Quartered and cored ‘peche’ tomatoes are ready for preservation.
Start by washing and coring the tomatoes. Then, cut them in quarters and load them into a food processor. (I separate mine by color to ensure it doesn’t all turn brown.) DO NOT remove the skin and seed – no one should have time for that tedious work! Now pulse the raw tomatoes for about 30 seconds. What you now have is a tomato slurry.
Break out the canning equipment for a quick water bath.
One of my first “aha” moments was realizing the reason it takes all day to cook tomatoes into sauce is because they are 94% water! So, by food processing the raw fruits I can easily separate the juice from the paste, thus reducing my cook time significantly! This is a simple process of squeezing the raw tomato paste between two fine strainers and collecting the juice in a bowl. The juice extracted is a delicious base for bloody marys and can easily be canned in a 15-minute stovetop water bath.
*Always consult with proper canning instructions – I love the classic Ball Complete Book for Home Preserving.
Separating tomatoes by color before juicing and cooking results in a nice ombré color scheme rather than a batch of brown paste.
Now place the remaining paste into a roasting pan and cook for 45-60 minutes at 400°F. This roasted paste can be transformed into tomato soup, marinara, pizza sauce, spaghetti sauce, ketchup, salsa – basically anything that requires cooked tomatoes. You have probably noticed that I have not added anything – no salt, sugar, oil. This is also from experience. It is easier to add flavoring when you are preparing the meal, rather than in the large batch processing.
Quart-sized bags full of paste are ideal for adding to your recipes throughout the year.

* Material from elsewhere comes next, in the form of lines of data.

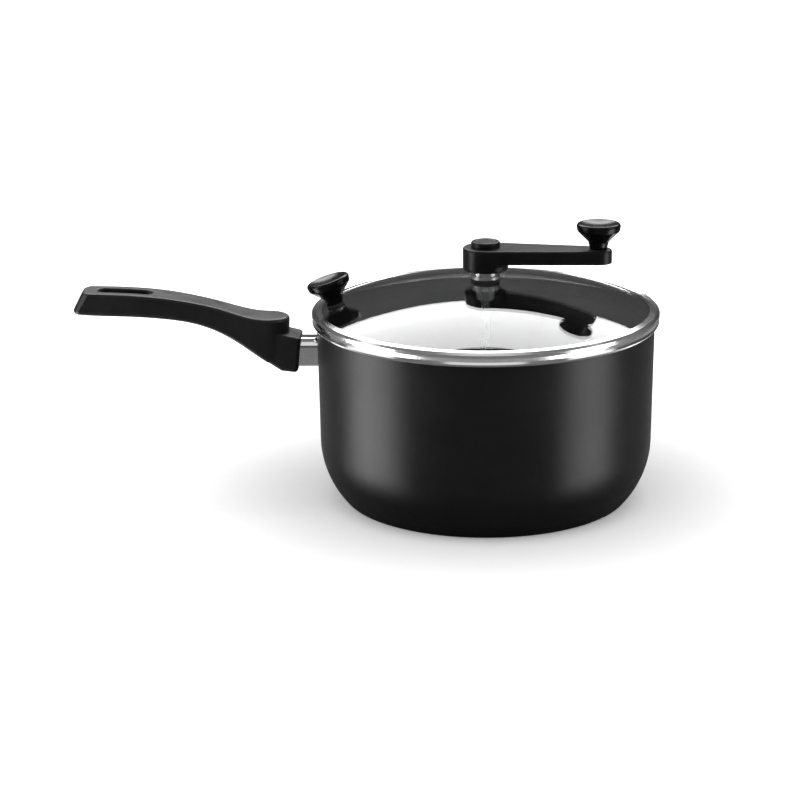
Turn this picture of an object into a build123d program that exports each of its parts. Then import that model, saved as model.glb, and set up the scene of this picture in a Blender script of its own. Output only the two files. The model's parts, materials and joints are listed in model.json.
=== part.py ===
from build123d import *

import os
from math import asin, cos, degrees, radians, sin, sqrt, tan

# Stovetop popcorn popper: a deep pot with one long handle, and a glass lid that carries a hand
# crank. The crank's shaft runs down through the lid and turns a wire stirrer over the pot's base.
# Millimetres and degrees. +Z is up, the origin is the centre of the flat base, and the handle
# points to -X.

# ---------------------------------------------------------------- driving dimensions
# fits
seat_gap = 0.3  # between pieces that move past each other
running_gap = 0.05  # radial, between a turning shaft and its bore
moulding_gap = 0.15  # between a moulded socket and what it takes

# pot, pressed from one aluminium sheet
pot_lip_radius = 122.5
pot_height = 132.3
pot_wall = 2.5
wall_lean = 1.0  # how far the wall opens towards the lip
lower_curve_radius = 66.0
lower_curve_end = 42.0  # below level, where the lower curve meets the base corner
base_corner_radius = 5.5
lip_round = 0.7

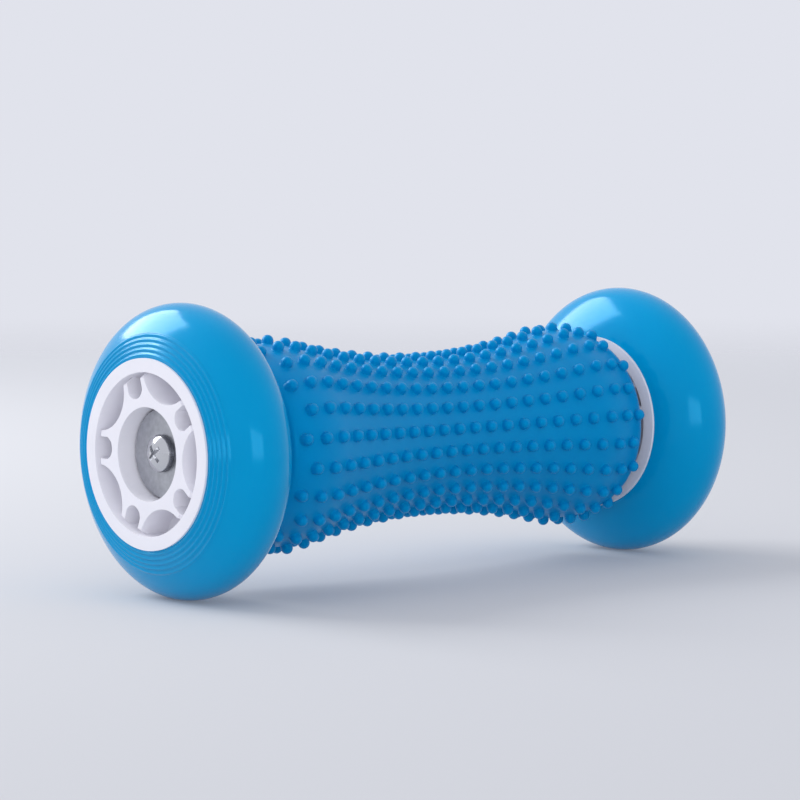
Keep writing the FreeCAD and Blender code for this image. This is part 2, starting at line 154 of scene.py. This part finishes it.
def mix_colours(nodes, links, value, low, high):
    blend = nodes.new("ShaderNodeMix")
    blend.data_type = "RGBA"
    blend.inputs["A"].default_value = low
    blend.inputs["B"].default_value = high
    links.new(value, blend.inputs["Factor"])
    return blend.outputs["Result"]


def bump(nodes, links, height, distance, strength, shader):
    node = nodes.new("ShaderNodeBump")
    node.inputs["Distance"].default_value = distance
    node.inputs["Strength"].default_value = strength
    links.new(height, node.inputs["Height"])
    links.new(node.outputs["Normal"], shader.inputs["Normal"])


def tyre_material():
    """Glossy sky-blue soft moulding: even colour, slight cloudiness, a very light orange peel."""
    material, nodes, links, shader = new_material("glossy_blue_tyre")
    place = object_coordinates(nodes)
    cloud = noise(nodes, links, place, 60.0)
    links.new(
        mix_colours(nodes, links, cloud, linear(0, 145, 199), linear(0, 153, 207)),
        shader.inputs["Base Color"],
    )
    links.new(ramp(nodes, links, noise(nodes, links, place, 220.0), 0.13, 0.19), shader.inputs["Roughness"])
    shader.inputs["Specular Tint"].default_value = BLUE_REFLECTION
    shader.inputs["Subsurface Weight"].default_value = 0.12
    shader.inputs["Subsurface Radius"].default_value = (0.2, 0.6, 1.0)
    shader.inputs["Subsurface Scale"].default_value = SUBSURFACE_SCALE
    shader.inputs["Coat Weight"].default_value = 0.1
    shader.inputs["Coat Roughness"].default_value = 0.1
    bump(nodes, links, noise(nodes, links, place, 900.0, 2.0), 0.02 * MM, 0.25, shader)
    return material


def sleeve_material():
    """Satin blue rubber: nearly even colour, slight cloudiness and a fine grain."""
    material, nodes, links, shader = new_material("satin_blue_sleeve")
    place = object_coordinates(nodes)
    cloud = noise(nodes, links, place, 90.0)
    links.new(
        mix_colours(nodes, links, cloud, linear(0, 133, 192), linear(0, 142, 202)),
        shader.inputs["Base Color"],
    )
    links.new(ramp(nodes, links, noise(nodes, links, place, 500.0), 0.3, 0.42), shader.inputs["Roughness"])
    shader.inputs["Specular Tint"].default_value = BLUE_REFLECTION
    shader.inputs["Subsurface Weight"].default_value = 0.15
    shader.inputs["Subsurface Radius"].default_value = (0.15, 0.5, 1.0)
    shader.inputs["Subsurface Scale"].default_value = SUBSURFACE_SCALE
    bump(nodes, links, noise(nodes, links, place, 2600.0, 2.0), 0.03 * MM, 0.35, shader)
    return material


def plastic_material(name, low, high, rough_low, rough_high):
    """Moulded plastic: nearly even colour, satin, with a fine moulded texture."""
    material, nodes, links, shader = new_material(name)
    place = object_coordinates(nodes)
    links.new(
        mix_colours(nodes, links, noise(nodes, links, place, 120.0), low, high),
        shader.inputs["Base Color"],
    )
    links.new(
        ramp(nodes, links, noise(nodes, links, place, 400.0), rough_low, rough_high),
        shader.inputs["Roughness"],
    )
    shader.inputs["Subsurface Weight"].default_value = 0.1
    shader.inputs["Subsurface Radius"].default_value = (1.0, 0.95, 0.9)
    shader.inputs["Subsurface Scale"].default_value = SUBSURFACE_SCALE
    bump(nodes, links, noise(nodes, links, place, 1800.0, 2.0), 0.02 * MM, 0.3, shader)
    return material


def zinc_material():
    """Zinc-plated steel: mottled light grey, its gloss broken up in small cells."""
    material, nodes, links, shader = new_material("zinc_plate")
    place = object_coordinates(nodes)
    cells = nodes.new("ShaderNodeTexVoronoi")
    cells.inputs["Scale"].default_value = 700.0
    links.new(place, cells.inputs["Vector"])
    cloud = noise(nodes, links, place, 500.0, 6.0, 0.65)
    links.new(
        mix_colours(nodes, links, cloud, linear(150, 152, 156), linear(205, 207, 212)),
        shader.inputs["Base Color"],
    )
    shader.inputs["Metallic"].default_value = 1.0
    links.new(ramp(nodes, links, cells.outputs["Distance"], 0.3, 0.48), shader.inputs["Roughness"])
    bump(nodes, links, noise(nodes, links, place, 2500.0, 4.0), 0.02 * MM, 0.4, shader)
    return material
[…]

Once the paste has cooled, fill up quart-sized freezer bags, lay flat, and stash in freezer. This has proven to be the easiest, most versatile way to preserve the tomatoes and use them long-term.
Celebrate Your Efforts
Growing tomatoes requires time, energy and attention, so be sure to celebrate your harvests and share them with loved ones. We love to serve homegrown bloody marys at our annual summer celebration, The Tomato Tasting! I like to set up a make-your-own station so guests can enjoy a custom drink. Serve in a Ball jar over ice with a lid for regular shaking.
Quart jars are the perfect media for holding your homemade bloody mary.
- 1/2 quart fresh tomato juice
- 1 tablespoon dill pickle juice
- 1 tablespoon grated fresh horseradish
- 1 tablespoon Worcestershire sauce
- 1 tablespoon hot sauce
- 1 tablespoon aged balsamic vinegar
- Dash of freshly ground pepper
- 1 shot of vodka or gin for added spirit
- An olive, jalapeño, lime or wedge of cheese for garnish
- Fill a quart jar ½ way with tomato juice.
- Add dill pickle juice, Worcestershire sauce, hot sauce, horseradish and balsamic vinegar to taste.
- Add a shot of vodka or gin.
- Screw on lid and shake. Keep lid for regular shaking.